Exercise prompt
Quote the lines exactly, starting with the line that contains "Write the Blender" and ending with the line that contains "import numpy as np", and leave out all other lines.

Raw data
○ ○ ○ ○ ○ ○ ○

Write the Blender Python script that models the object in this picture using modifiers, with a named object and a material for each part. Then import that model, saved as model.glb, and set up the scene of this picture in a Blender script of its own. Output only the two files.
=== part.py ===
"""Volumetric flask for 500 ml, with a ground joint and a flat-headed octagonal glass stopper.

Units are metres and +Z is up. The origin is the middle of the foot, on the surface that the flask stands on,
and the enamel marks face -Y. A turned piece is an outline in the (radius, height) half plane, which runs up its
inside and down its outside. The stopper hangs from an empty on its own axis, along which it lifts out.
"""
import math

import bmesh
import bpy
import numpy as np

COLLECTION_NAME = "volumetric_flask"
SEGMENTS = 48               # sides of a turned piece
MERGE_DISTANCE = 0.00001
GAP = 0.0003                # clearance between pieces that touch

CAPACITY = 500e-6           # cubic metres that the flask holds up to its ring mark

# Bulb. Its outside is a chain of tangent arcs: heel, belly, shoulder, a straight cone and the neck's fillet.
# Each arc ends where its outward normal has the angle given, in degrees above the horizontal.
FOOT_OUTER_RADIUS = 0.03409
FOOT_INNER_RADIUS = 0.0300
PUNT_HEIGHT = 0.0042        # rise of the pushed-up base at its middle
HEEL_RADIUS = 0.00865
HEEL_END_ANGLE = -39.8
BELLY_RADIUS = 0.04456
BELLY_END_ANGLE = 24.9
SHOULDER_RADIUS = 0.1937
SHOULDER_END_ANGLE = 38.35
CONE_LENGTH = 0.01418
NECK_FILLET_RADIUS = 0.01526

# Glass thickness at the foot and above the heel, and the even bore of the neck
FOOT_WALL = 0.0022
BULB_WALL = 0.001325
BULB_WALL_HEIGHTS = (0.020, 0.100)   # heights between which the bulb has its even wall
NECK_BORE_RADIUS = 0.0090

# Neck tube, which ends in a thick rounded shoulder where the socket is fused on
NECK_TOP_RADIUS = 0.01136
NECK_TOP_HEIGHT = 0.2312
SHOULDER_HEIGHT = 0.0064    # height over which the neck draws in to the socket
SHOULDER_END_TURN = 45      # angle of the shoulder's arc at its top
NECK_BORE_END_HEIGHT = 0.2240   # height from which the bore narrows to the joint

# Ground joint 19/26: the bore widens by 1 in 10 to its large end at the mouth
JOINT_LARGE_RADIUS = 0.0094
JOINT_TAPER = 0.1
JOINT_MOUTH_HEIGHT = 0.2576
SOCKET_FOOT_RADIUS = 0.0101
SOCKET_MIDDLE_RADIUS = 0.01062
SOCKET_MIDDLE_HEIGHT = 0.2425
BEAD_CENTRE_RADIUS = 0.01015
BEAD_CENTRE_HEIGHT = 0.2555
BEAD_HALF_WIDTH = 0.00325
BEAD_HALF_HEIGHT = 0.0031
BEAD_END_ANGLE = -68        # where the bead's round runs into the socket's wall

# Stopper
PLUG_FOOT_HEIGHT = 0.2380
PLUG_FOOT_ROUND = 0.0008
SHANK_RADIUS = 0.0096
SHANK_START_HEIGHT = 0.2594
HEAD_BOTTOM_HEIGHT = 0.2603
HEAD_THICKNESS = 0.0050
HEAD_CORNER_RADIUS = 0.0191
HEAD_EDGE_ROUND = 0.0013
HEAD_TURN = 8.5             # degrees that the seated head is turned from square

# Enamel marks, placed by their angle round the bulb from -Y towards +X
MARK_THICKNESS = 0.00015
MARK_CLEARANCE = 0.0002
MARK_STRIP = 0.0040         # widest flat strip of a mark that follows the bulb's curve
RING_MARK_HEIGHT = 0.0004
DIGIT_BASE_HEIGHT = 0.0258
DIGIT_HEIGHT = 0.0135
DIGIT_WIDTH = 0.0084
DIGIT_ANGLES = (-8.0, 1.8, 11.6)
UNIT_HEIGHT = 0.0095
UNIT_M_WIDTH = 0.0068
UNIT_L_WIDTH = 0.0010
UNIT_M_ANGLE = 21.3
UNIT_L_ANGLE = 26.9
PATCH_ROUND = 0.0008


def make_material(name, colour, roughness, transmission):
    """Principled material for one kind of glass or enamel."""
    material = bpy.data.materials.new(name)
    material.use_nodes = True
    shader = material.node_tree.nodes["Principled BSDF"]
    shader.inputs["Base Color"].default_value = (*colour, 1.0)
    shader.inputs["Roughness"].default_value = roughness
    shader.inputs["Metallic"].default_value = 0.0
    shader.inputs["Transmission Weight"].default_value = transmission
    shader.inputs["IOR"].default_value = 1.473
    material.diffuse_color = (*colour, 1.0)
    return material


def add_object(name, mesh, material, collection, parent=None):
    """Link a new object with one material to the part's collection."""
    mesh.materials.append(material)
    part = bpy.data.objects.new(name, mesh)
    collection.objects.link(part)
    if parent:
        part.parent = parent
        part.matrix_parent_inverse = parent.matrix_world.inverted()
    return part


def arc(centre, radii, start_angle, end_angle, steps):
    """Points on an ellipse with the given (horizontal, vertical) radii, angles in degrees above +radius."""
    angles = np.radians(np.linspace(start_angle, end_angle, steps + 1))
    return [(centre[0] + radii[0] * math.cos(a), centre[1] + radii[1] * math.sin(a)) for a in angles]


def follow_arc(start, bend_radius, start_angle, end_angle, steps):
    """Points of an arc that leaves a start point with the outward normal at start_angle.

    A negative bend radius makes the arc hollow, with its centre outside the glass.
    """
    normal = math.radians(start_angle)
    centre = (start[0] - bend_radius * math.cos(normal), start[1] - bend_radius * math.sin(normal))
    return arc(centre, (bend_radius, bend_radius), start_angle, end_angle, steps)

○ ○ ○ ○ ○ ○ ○

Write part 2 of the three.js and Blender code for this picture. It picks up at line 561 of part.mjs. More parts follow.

○ ○ ○ ○ ○ ○ ○

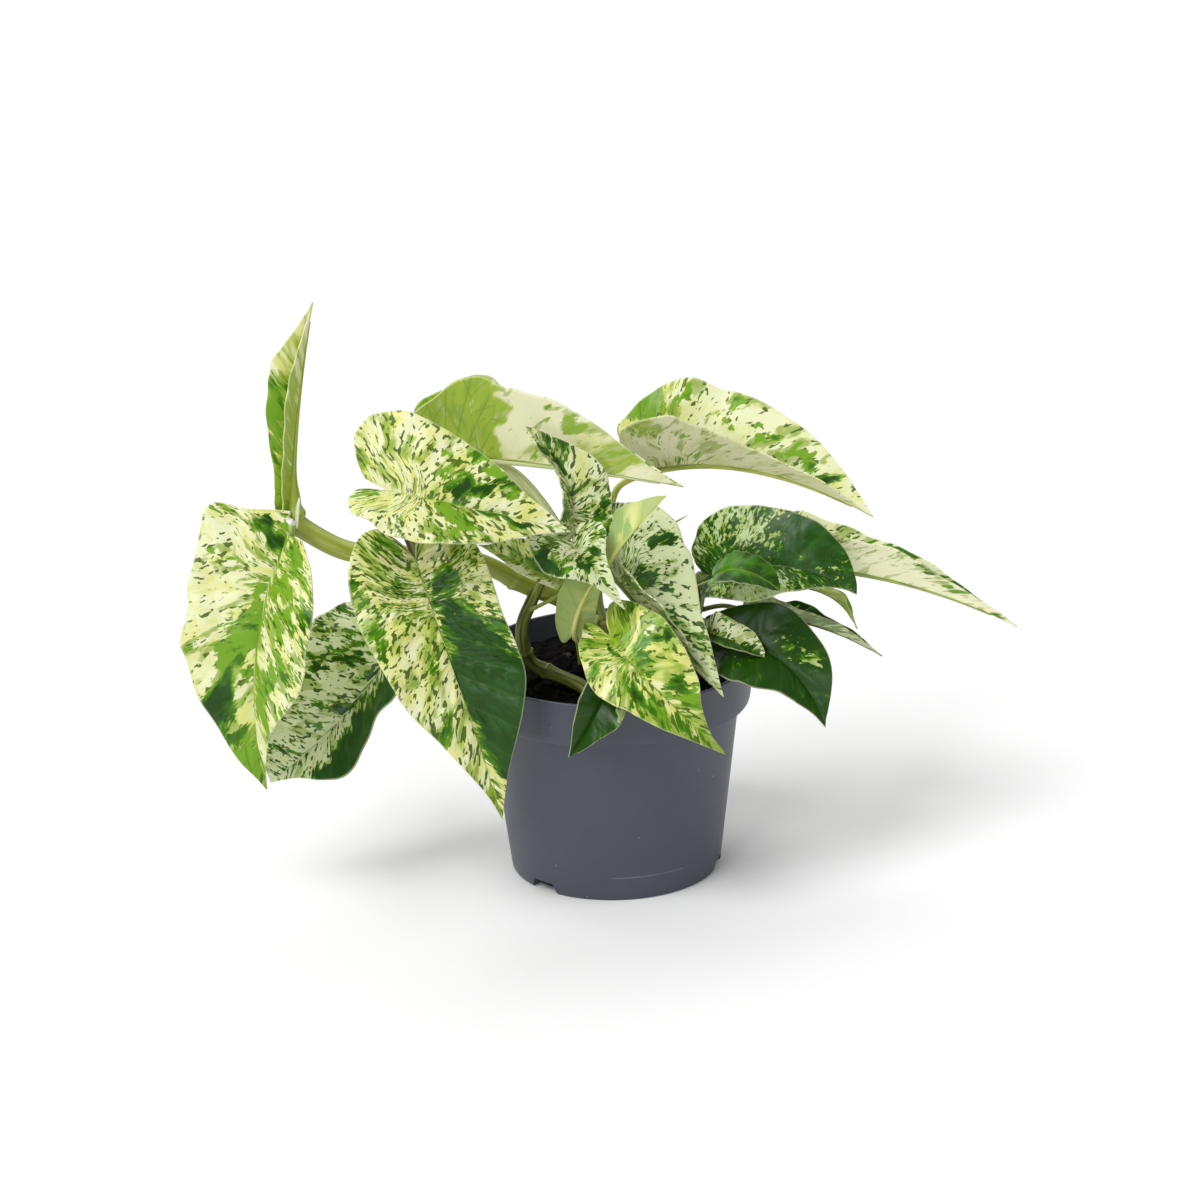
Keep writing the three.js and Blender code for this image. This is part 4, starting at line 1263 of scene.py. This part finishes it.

○ ○ ○ ○ ○ ○ ○

Answer to the task
Write the Blender Python script that models the object in this picture using modifiers, with a named object and a material for each part. Then import that model, saved as model.glb, and set up the scene of this picture in a Blender script of its own. Output only the two files.
=== part.py ===
"""Volumetric flask for 500 ml, with a ground joint and a flat-headed octagonal glass stopper.

Units are metres and +Z is up. The origin is the middle of the foot, on the surface that the flask stands on,
and the enamel marks face -Y. A turned piece is an outline in the (radius, height) half plane, which runs up its
inside and down its outside. The stopper hangs from an empty on its own axis, along which it lifts out.
"""
import math

import bmesh
import bpy
import numpy as np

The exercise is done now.